Later, the rescue team is seen having a celebratory toast. Michael and Steve agree to begin building their relationship. Steve and Jaime leave with each other, after telling Oscar to "try not to find" them if he needs them in the future.

==Cast==
- Starring
- Lee Majors as retired Air Force Colonel Steve Austin, a former astronaut who was bionically enhanced after a crash who used his newfound strength to operate as a covert agent for the Office of Scientific Intelligence (OSI). Now retired from the OSI for 10 years, he is a charter boat captain.
- Lindsay Wagner as former tennis pro Jaime Sommers, who was bionically enhanced after a skydiving accident, operated briefly as an agent for the OSI, and is now working at a Los Angeles rehabilitation center for disadvantaged youth.
- Tom Schanley as Air Force pilot Michael Austin, estranged son of Steve. Michael's mother Karen died of pneumonia and he was sent to live with his Aunt Mary at age six.
- Richard Anderson as Oscar Goldman, Director of Operations of the OSI and long-time friend to both Steve and Jaime.
- Martin E. Brooks as Dr. Rudy Wells, the surgeon who pioneered bionics and completed the enhancements of Steve and Jaime.
- Lee Majors II as Jim Castillian, a flamboyant agent of OSI.

- Guest stars
- Martin Landau as Lyle Stenning, the leader of a paramilitary mercenary group named Fortress, who has been in prison for 10 years after being caught by Steve and the OSI.
- Gary Lockwood as John Praiser, Chief of Staff of the OSI.

- Also starring
- Will Bledsoe as Tom Brubaker, a U.S. Air Force cadet and rival of Michael
- Gary Blumsack as Capt. Jerry Dreyfuss, a U.S. Air Force instructor concerned about Michael's recklessness
- William Campbell as General Forest
- Robert F. Hoy as Kyle
- Terry Kiser as Santiago, codename used by Stenning's second-in-command of Fortress
- Cheryl McMannis as Carol, a blind patient at Jaime's rehabilitation clinic
- Patrick Pankhurst Duke Rennecker, a U.S. Air Force instructor concerned about Michael's recklessness
- Bob Seagren as Martin, an OSI agent
- Danil Torppe as Reardon
- Susan Woollen as Trisha Sullivan

- Co-starring
- Scott Kraft as Nick
- Bryan Cranston as Dr. Shepherd
- Keith Farrell as Jim Matlon
- Phil Nordell as Christopher
- Pamela Bryant as Blond Girl
- Catherine McGoohan as Receptionist
- Deborah White as Sally

- With
- Kawena Charlot as Megan
- Sandey Grinn as Waiter
- Leonard Kibrick as Jensen
- Michele Minailo as Holly
- Julie H. Morgan as Hostess

==Production==
The idea for the bionic reunion came out of an improvised scene between Anderson (Oscar) and Majors (Steve) while they vacationed together in 1986. Anderson contacted Sidney Sheinberg at Universal, who agreed to develop it.
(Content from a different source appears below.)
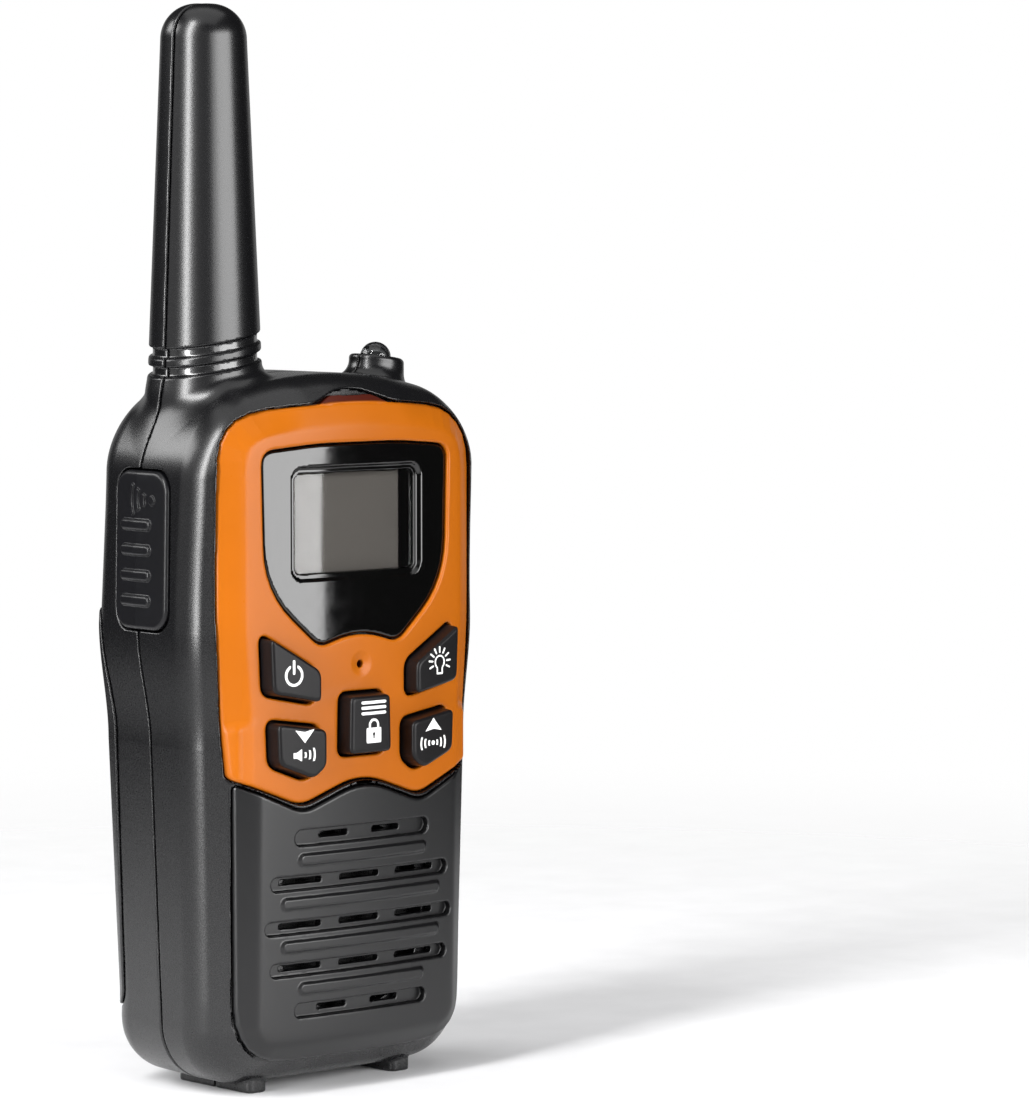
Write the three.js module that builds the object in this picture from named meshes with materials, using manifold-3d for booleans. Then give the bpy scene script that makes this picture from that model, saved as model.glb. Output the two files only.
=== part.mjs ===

A chance meeting with Brandon Tartikoff lead to the movie being sold to NBC. The rather large $4.8 million budget was approved because the movie was also presented as a backdoor pilot for a series featuring bionically enhanced Michael Austin as a former Air Force "hot shot" to leverage the popularity of the 1986 film Top Gun.

==Response==
The film was 4th in Nielsen ratings for the week ending on May 17, 1987. Based on the "fantastic" ratings of Return, a follow-up film was approved.

==Home media==
All three reunion films were included alongside The Six Million Dollar Man in a 40-disc DVD set from Time Life on November 23, 2010 and a 35-disc DVD set from Universal Home Video on October 13, 2015.
The films were released by Shout! Factory on Blu-ray in 2022 as part of their Six Million Dollar Man and the Bionic Woman Complete Series Sets.